- [AIM OF THE TASK]: Beginning with the first line of the data below, reproduce every line unchanged, ending with the line that holds "boss_inset: float = 0.9 * MM".

+++

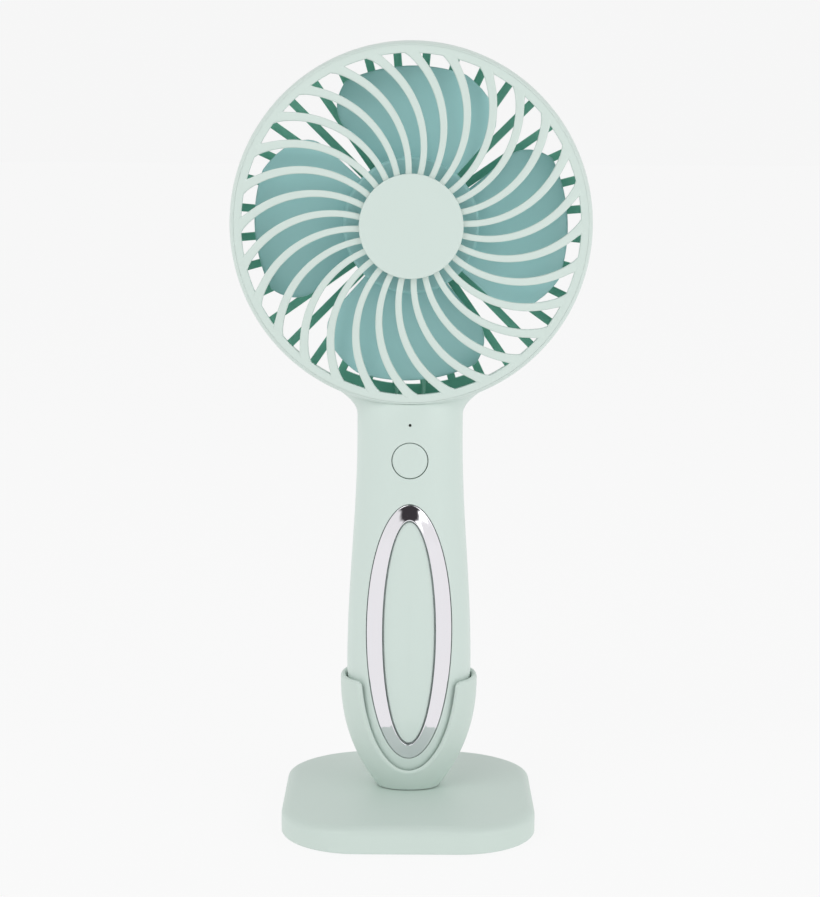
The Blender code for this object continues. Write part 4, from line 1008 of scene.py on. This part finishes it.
@dataclass
class FrontGrille:
    """The domed guard: a ring, curved ribs and the plate in the middle."""

    ribs: int = 28
    hub: float = 14.3 * MM
    open_radius: float = 46.85 * MM
    bend: float = 28.5 * MM
    start_deg: float = 3.07
    heading_deg: float = -5.0
    dome: float = 4.6 * MM
    depth: float = 1.6 * MM
    fillet: float = 0.24
    fillet_reach: float = 0.6 * MM
    width: Point = (1.72 * MM, 2.44 * MM)
    ring_gap: float = 0.03 * MM
    rib_gap: float = 0.15 * MM
    plate_gap: float = 0.3 * MM
    plate_thick: float = 1.4 * MM
    boss_inset: float = 0.9 * MM

    def bulge(self, radius: float) -> float:
        """How far the guard stands ahead of its ring at a radius."""
        share = min(max((self.open_radius - radius) / (self.open_radius - self.hub), 0.0), 1.0)
        return self.dome * math.sin(share * math.pi / 2)

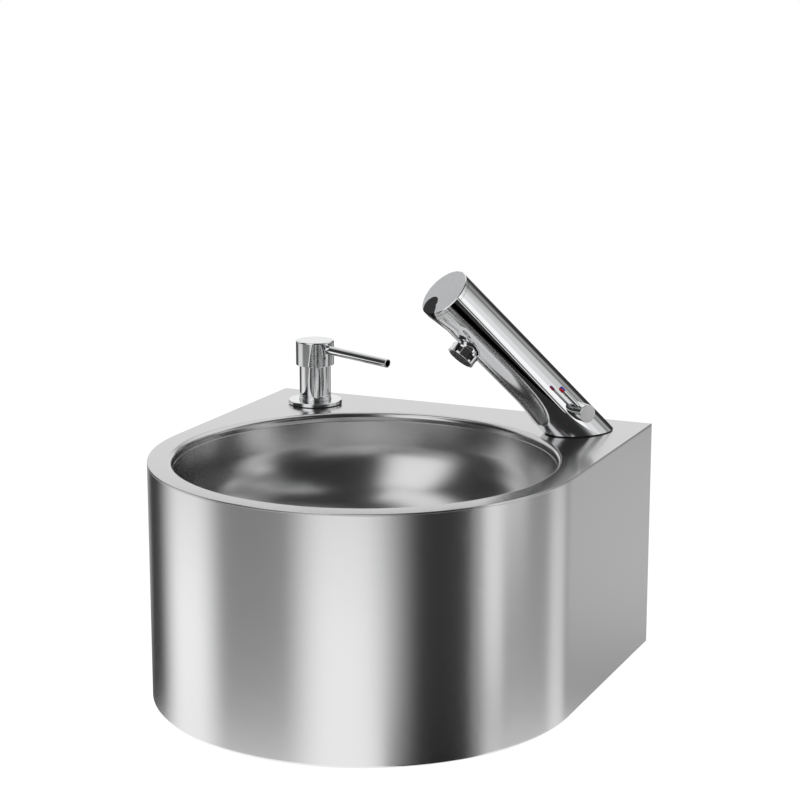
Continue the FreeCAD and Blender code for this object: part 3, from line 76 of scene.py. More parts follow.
LEVER_ALONG, LEVER_OFF = 31.0, 7.2      # lever's axis along the tap and behind its middle
HUB_LOW, HUB_END, HUB_R = 12.3, 39.0, 8.8
ROD_OUT = 33.0          # lever's rod to the middle of the tap
ROD_R, ROD_LOW = 1.9, 4.4
TIP_R, TIP_LOW, TIP_END = 2.4, 34.5, 39.0
STUD_R, STUD_BACK = 4.0, 9.5            # fixing stud, and its place behind the foot's centre
DRAIN_HOLE_R, STRAINER_HOLE_R = 21.5, 2.6
STRAINER_TOP = -118.0   # below the deck
PUMP_X, PUMP_Y = -144.0, -51.0
PUMP_HOLE_R = 12.5
FLANGE_R, SHANK_R, COLUMN_R, HEAD_R = 28.0, 12.0, 16.25, 19.8
SHANK_LOW, COLUMN_LOW, HEAD_LOW, HEAD_TOP = -45.0, 8.0, 41.0, 66.5      # above the deck
SPOUT_HEADING, SPOUT_FALL = math.radians(-18.0), math.radians(2.0)
SPOUT_R, SPOUT_BORE_R, SPOUT_Z, SPOUT_REACH = 4.5, 3.5, 59.0, 102.0


def place(x, y, z):
    """A plain shift."""
    return Matrix.Translation((x, y, z))


AT_BOWL = place(0, BOWL_Y, DECK)
AT_PUMP = place(PUMP_X, PUMP_Y, DECK)
AT_HEAD = AT_PUMP @ Matrix.Rotation(SPOUT_HEADING, 4, "Z")
AT_FOOT = place(TAP_X, TAP_Y, DECK) @ Matrix.Rotation(TAP_HEADING + math.pi / 2, 4, "Z")
AT_TAP = AT_FOOT @ Matrix.Rotation(math.pi / 2 - TAP_RISE, 4, "X")
AT_HUB = AT_TAP @ place(0, LEVER_OFF, LEVER_ALONG) @ Matrix.Rotation(math.pi / 2, 4, "Y")
AT_OUTLET = AT_TAP @ place(0, 0, OUTLET_ALONG) @ Matrix.Rotation(math.pi / 2, 4, "X")
AT_ROD = AT_TAP @ place(ROD_OUT, LEVER_OFF, LEVER_ALONG)


# ---------------------------------------------------------------- mesh helpers
class Shell:
    """Collects the points, faces and sheet coordinates of one piece, in millimetres."""

    def __init__(self):
        self.points, self.faces, self.sheet = [], [], []

    def add(self, point, u, v):
        """Keeps a point and gives its number."""
        self.points.append(point)
        self.sheet.append((u, v))
        return len(self.points) - 1

    def rows(self, rows, flip=False):
        """Joins rows of point numbers with four-sided faces."""
        for a, b in zip(rows, rows[1:]):
            for i in range(len(a) - 1):
                quad = [a[i], a[i + 1], b[i + 1], b[i]]
                self.faces.append(quad[::-1] if flip else quad)

    def cap(self, row, flip=False):
        """One flat face through a row of points."""
        self.faces.append(list(row)[::-1] if flip else list(row))


def finish_mesh(name, shell, where, material, body, nodes=(), crease=30.0):
    """Turns a shell into a piece that rides on a body and stands for its nodes."""
    mesh = bpy.data.meshes.new(name)
    spots = [tuple((where @ Vector(p)) * MM) for p in shell.points]
    mesh.from_pydata(spots, [], shell.faces)
    layer = mesh.uv_layers.new(name="sheet")
    vertex = np.empty(len(mesh.loops), dtype=np.int32)
    mesh.loops.foreach_get("vertex_index", vertex)
    coords = np.array(shell.sheet, dtype=np.float32)[vertex] * MM
    layer.data.foreach_set("uv", coords.ravel())
    work = bmesh.new()
    work.from_mesh(mesh)
    bmesh.ops.remove_doubles(work, verts=work.verts, dist=1e-6)
    bmesh.ops.dissolve_degenerate(work, edges=work.edges, dist=1e-7)
    bmesh.ops.recalc_face_normals(work, faces=work.faces)
    work.to_mesh(mesh)
    work.free()
    return finish_piece(name, mesh, material, body, nodes, crease)


def finish_piece(name, mesh, material, body, nodes=(), crease=30.0):
    """Gives a mesh its finish and its body, with even shading over its flats."""
    if not mesh.materials:
        mesh.materials.append(material)
    mesh.shade_smooth()
    mesh.set_sharp_from_angle(angle=math.radians(crease))
    piece = bpy.data.objects.new(name, mesh)
    bpy.context.scene.collection.objects.link(piece)
    even = piece.modifiers.new("even shading", "WEIGHTED_NORMAL")
    even.keep_sharp = True
    even.weight = 90
    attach(piece, body)
    if nodes:
        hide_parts(*nodes)
    return piece


def arc(cx, cz, radius, start, end, steps):
    """(r, z) points on an arc, angles in degrees."""
    turn = np.radians(np.linspace(start, end, steps + 1))
    return [(cx + radius * math.cos(t), cz + radius * math.sin(t)) for t in turn]


def turned(profile, turns, closed=True):
    """Shell turned about Z from (r, z) points; a closed profile makes a solid ring."""
    shell = Shell()
    loop = list(profile) + ([profile[0]] if closed else [])
    v = 0.0
    rows = []
    widest = max(r for r, _ in profile)
    for k, (r, z) in enumerate(loop):
        if k:
            v += math.dist(loop[k], loop[k - 1])
        row = []
        for i in range(turns + 1):
            t = 2 * math.pi * i / turns
            row.append(shell.add((r * math.cos(t), r * math.sin(t), z), t * widest, v))
        rows.append(row)
    shell.rows(rows)
    return shell


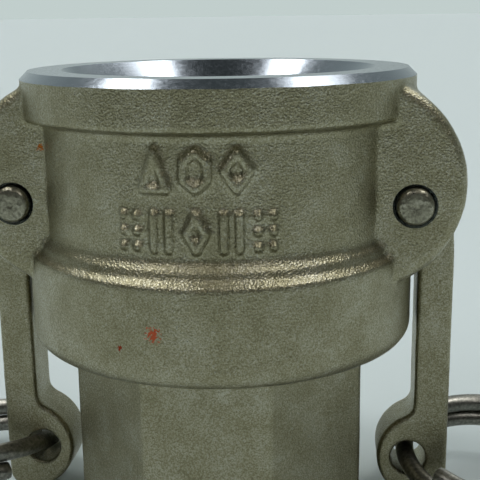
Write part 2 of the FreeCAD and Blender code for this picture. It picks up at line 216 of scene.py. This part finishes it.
# Foundry marks, raised on the front of the barrel in two rows. They are plain shapes that say
# nothing, drawn as strokes of small beads that melt into the wall with the last remesh.
MARK_STROKE = 0.62
MARK_RISE = 0.1
BEAD_STEP = 0.35
SKIN_VOXEL = 0.26
TRIANGLE = [[(-0.5, -0.5), (0, 0.5), (0.5, -0.5), (-0.5, -0.5)]]
DIAMOND = [[(0, 0.5), (0.5, 0), (0, -0.5), (-0.5, 0), (0, 0.5)]]
HEXAGON = [[
    (0, 0.5), (0.45, 0.25), (0.45, -0.25), (0, -0.5), (-0.45, -0.25), (-0.45, 0.25), (0, 0.5),
]]
BARS = [[(x, -0.5), (x, 0.5)] for x in (-0.42, 0.42)]
PIPS = [[(x, y), (x, y)] for x in (-0.42, 0.42) for y in (-0.46, 0, 0.46)]
MARK_ROWS = [
    (51.7, (3.0, 4.3), [(-11.2, TRIANGLE), (0.0, HEXAGON), (11.2, DIAMOND)]),
    (44.5, (2.2, 4.0), [(-19.0, PIPS), (-9.6, BARS), (0.0, DIAMOND), (9.6, BARS), (19.0, PIPS)]),
]


def weather(made, rounds, depth, swell):
    """Softens the corners of a cast piece, then gives its skin the waves of its mould, which lie
    almost wholly inward, so that the piece stays inside its drawn size."""
    soft = made.modifiers.new("soft", "SMOOTH")
    soft.factor = 0.5
    soft.iterations = rounds
    for name, size, strength in (("waves", swell, depth), ("pits", 0.9, depth * 0.45)):
        pattern = bpy.data.textures.new(made.name + "_" + name, "CLOUDS")
        pattern.noise_scale = size * MM
        pattern.noise_depth = 2
        push = made.modifiers.new(name, "DISPLACE")
        push.texture = pattern
        push.texture_coords = "LOCAL"
        push.mid_level = 0.9
        push.strength = strength * MM
    settle(made)


marks = bmesh.new()
marks.from_mesh(body.data)
bead_radius = BARREL_RADIUS + MARK_RISE
for height, (width, tall), row in MARK_ROWS:
    for facing, strokes in row:
        for stroke in strokes:
            for start, end in zip(stroke, stroke[1:]):
                start = Vector((start[0] * width, start[1] * tall))
                end = Vector((end[0] * width, end[1] * tall))
                beads = max(1, round((end - start).length / BEAD_STEP))
                for bead in range(beads + 1):
                    along, up = start.lerp(end, bead / beads)
                    turn = math.radians(facing) + along / BARREL_RADIUS
                    spot = Vector((math.sin(turn), -math.cos(turn), 0)) * bead_radius
                    spot.z = height + up
                    bmesh.ops.create_icosphere(
                        marks, subdivisions=2, radius=MARK_STROKE * MM,
                        matrix=Matrix.Translation(spot * MM),
                    )
marks.to_mesh(body.data)
marks.free()
remesh(body, SKIN_VOXEL)
weather(body, rounds=2, depth=0.10, swell=5.0)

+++

- [TASK ANSWER]:
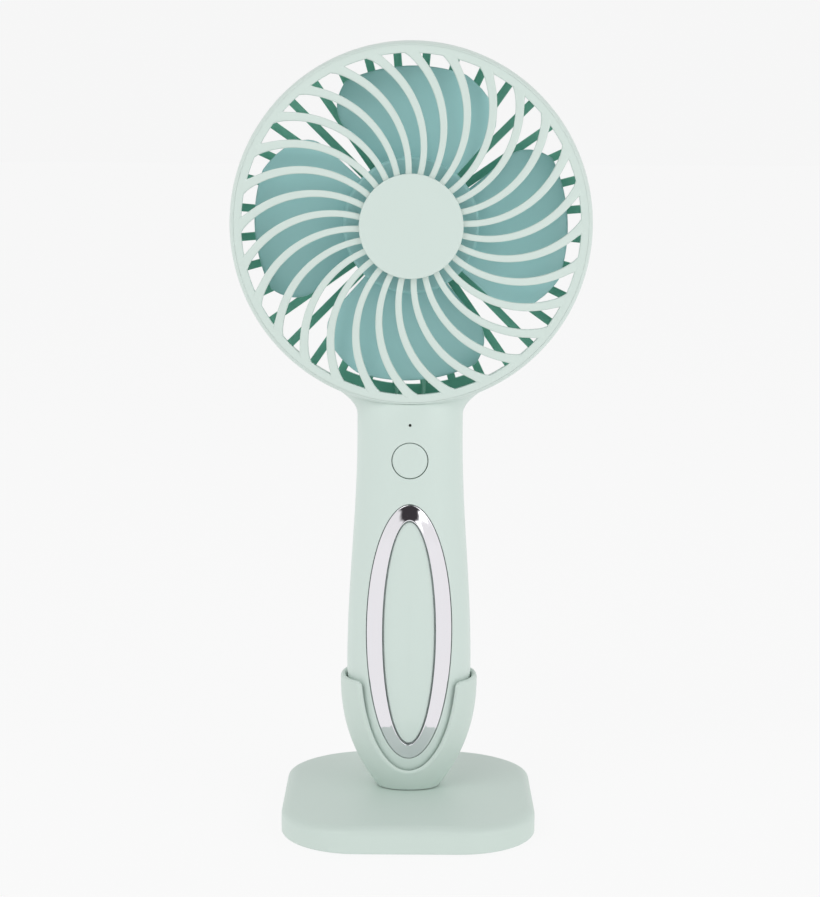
The Blender code for this object continues. Write part 4, from line 1008 of scene.py on. This part finishes it.
@dataclass
class FrontGrille:
    """The domed guard: a ring, curved ribs and the plate in the middle."""

    ribs: int = 28
    hub: float = 14.3 * MM
    open_radius: float = 46.85 * MM
    bend: float = 28.5 * MM
    start_deg: float = 3.07
    heading_deg: float = -5.0
    dome: float = 4.6 * MM
    depth: float = 1.6 * MM
    fillet: float = 0.24
    fillet_reach: float = 0.6 * MM
    width: Point = (1.72 * MM, 2.44 * MM)
    ring_gap: float = 0.03 * MM
    rib_gap: float = 0.15 * MM
    plate_gap: float = 0.3 * MM
    plate_thick: float = 1.4 * MM
    boss_inset: float = 0.9 * MM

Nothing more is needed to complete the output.